Data Extraction: Providing Individuals Access to Their Data
A well-designed data vault model lays a solid foundation for providing automated data extracts for individuals exercising their right to access their data. Ideally, all data connected to a person should be linked to the person hub via links and satellites. A data warehouse could be the best place to create such an extract, as data warehouses usually hold comprehensive data from various source systems and operate on platforms technically capable of running such queries.
In practice, a solution for data extraction could involve views that join and flatten the data from the data vault model, as shown in the diagram below.
An automated process could then use these views to create files containing all the data associated with individuals. Of course, there will be additional complexity in real-life situations when designing and maintaining these views, as concepts tend to be interlinked in multiple ways. This is where expert knowledge of the subject matter often comes into play.
Conclusions
Navigating the intricate labyrinth of data protection and privacy is a complex yet indispensable task in today's digital world. The issues revolve around ensuring we comply with regulations, like the General Data Protection Regulation (GDPR), while also maintaining an efficient and functional data model. A critical aspect of this lies in successfully splitting sensitive and non-sensitive information, helping to facilitate the scalability and automation of data protection requests, such as erasure or data access.
Our examples demonstrated the use of randomized person keys in the data modeling process. This method allows for the selective deletion of sensitive information without disturbing the overall structure of the data warehouse or impairing the usability of non-sensitive data. The introduction of these randomized keys necessitates extra processing steps, but the advantages in terms of data protection and scalability clearly outweigh the initial investment in terms of time and effort.
Moreover, the proper separation and management of sensitive and non-sensitive data zones make data erasure operations more effective. By solely persisting personal data in the sensitive zone of the raw data vault, and implementing regular refresh processes in downstream zones, we ensure sensitive data gets completely erased when necessary.
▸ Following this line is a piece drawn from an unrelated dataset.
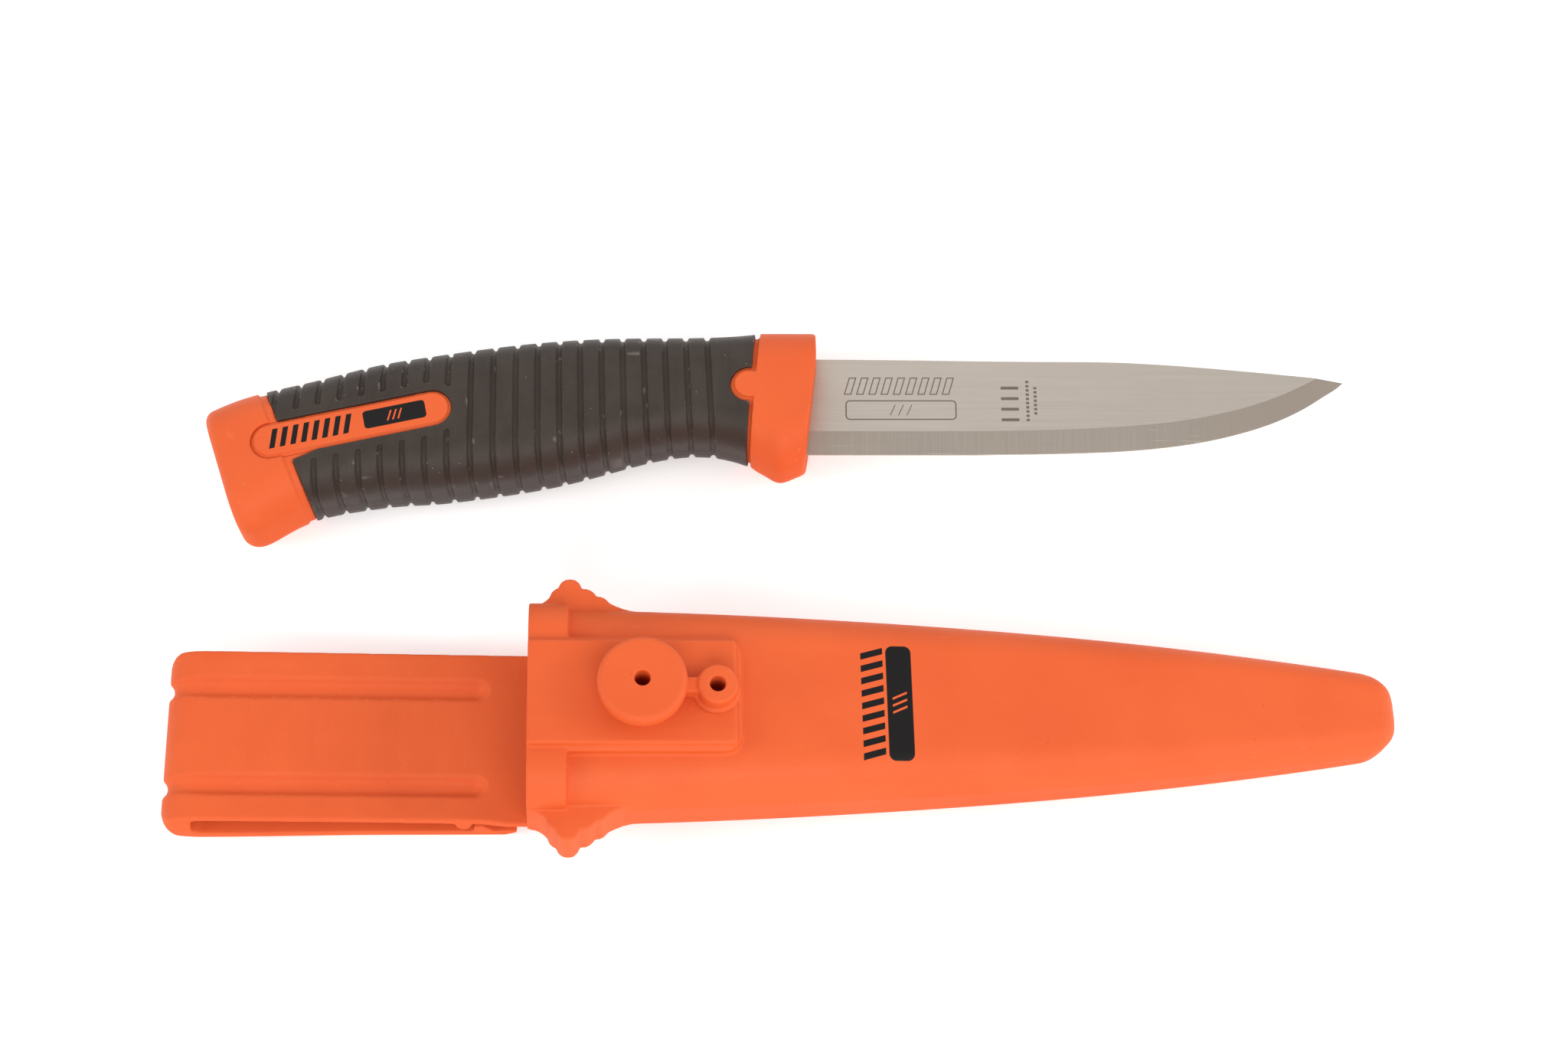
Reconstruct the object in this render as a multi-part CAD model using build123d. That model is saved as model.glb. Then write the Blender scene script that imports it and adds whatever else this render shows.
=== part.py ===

In terms of providing individuals access to their data, a well-designed data model is instrumental. It allows for automated data extraction processes to generate comprehensive and relevant data extracts.
However, it is crucial to remember that these processes and operations are part of a much larger, interconnected ecosystem, extending beyond the realms of data warehousing and into the operative systems where data originates. This introduces another level of complexity that must be taken into account to ensure complete and effective compliance with data protection regulations.
As the need for data protection continues to grow, a flexible, efficient, and secure approach to data modeling will remain a paramount concern for all organizations.